• Source: John Curtice
    • Sir John Kevin Curtice (born 10 December 1953) is a British political scientist and professor of politics at the University of Strathclyde and senior research fellow at the National Centre for Social Research. He is particularly interested in electoral behaviour and researching political and social attitudes. He took a keen interest in the debate about Scottish independence.

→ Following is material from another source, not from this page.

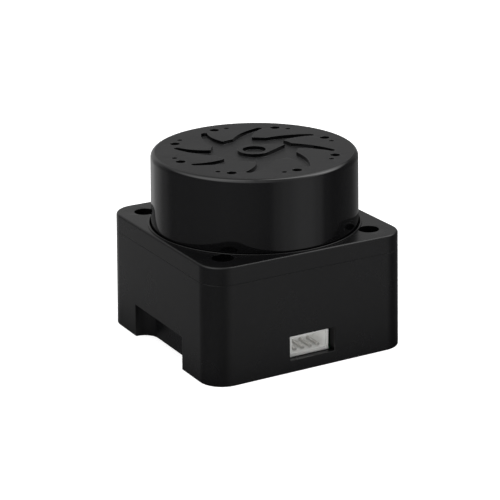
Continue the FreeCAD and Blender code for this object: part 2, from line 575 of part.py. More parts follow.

      Early life and education


      Curtice was born on 10 December 1953 in Redruth, and grew up in St Austell, Cornwall. In an interview with The Guardian, Curtice said his interest in electoral behaviour began when he was allowed to stay up to watch a results show on television at the 1964 election. The son of a construction worker and a part-time market researcher, he was privately educated at Truro School from 1965 to 1972, and the University of Oxford where he was an undergraduate student and choral scholar at Magdalen College, Oxford reading politics, philosophy and economics (PPE) and graduating in 1976. He was a contemporary of Tony Blair but described the transition to Oxford as "fairly challenging, coming from a working-class background".


      Career


      From 1981 to 1983 Curtice was a research fellow at Nuffield College, Oxford. Curtice was appointed as a lecturer at the University of Liverpool from 1983 to 1988, then a lecturer and senior lecturer at the University of Strathclyde from 1988 to 1997 before being promoted to Professor in 1998.
      Curtice serves as president of the British Polling Council, vice-chair of the Economic and Social Data Service's Advisory Committee and is a member of the editorial board of the Journal of Elections, the Executive Committee of the British Politics Section of the American Political Science Association, and the Policy Advisory Committee of the Institute for Public Policy Research. He was formerly a Fellow at the Netherlands Institute for Advanced Study and a member of the steering committee of the Comparative Study of Electoral Systems project.
      Curtice has frequently appeared on BBC News during broadcast coverage of general elections in the United Kingdom, giving his predictions of the results in 2005, 2010, 2015 and 2017. With David Firth he developed the methodology used in the exit poll estimation used in the general election coverage. He has picked up a strong following on social media, and was mentioned frequently on Twitter during the 2017 election, though he shuns this attention, adding "I've no wish to become a media celebrity".


      = Books

      =
      Curtice is an author and co-author of several books including:

      British Social Attitudes: the 24th report (ed. with A. Park, K. Thomson, M. Phillips, M. Johnson and E. Clery), London: Sage, 2008
      British Social Attitudes: the 25th report (ed. with A. Park, K. Thomson, M. Phillips, and E. Clery), London: Sage, 2009
      Has Devolution Worked? (ed. with B. Seyd), Manchester: Manchester University Press, 2009
      Revolution or Evolution?: The 2007 Scottish Elections, (with D. McCrone, N. McEwen, M. Marsh and R.Ormston), Edinburgh: Edinburgh University Press, 2009
      British Social Attitudes: the 26th report (ed. with A. Park, K. Thomson, M Phillips, and E. Clery), London: Sage, 2010.
      British Social Attitudes: the 27th report (ed. with A. Park, E. Clery and C. Bryson), London: Sage, 2010


      = Awards and honours

      =
      Curtice was elected Fellow of the Royal Society of Arts (FRSA) in 1992 and a Fellow of the Royal Society of Edinburgh (FRSE) in 2004. In 2014 he was elected a Fellow of the British Academy (FBA), the United Kingdom's national academy for the humanities and social sciences. In 2017, he was elected an honorary fellow of the Royal Statistical Society. He is also a Fellow of the Academy of Social Sciences (FAcSS). Curtice was appointed a Knight Bachelor in the 2018 New Year Honours for services to the Social Sciences and Politics.


      Personal life


      Curtice married Lisa Joan Riding in 1978. She is a social scientist who later retrained as a priest in the Scottish Episcopal Church. They have one daughter and two granddaughters. He is a member of the National Liberal Club.
      Curtice and Riding previously lived in the West End district of Glasgow but have since moved to Port Glasgow in Inverclyde due to Riding becoming the new rector of St Mary's Episcopal Church.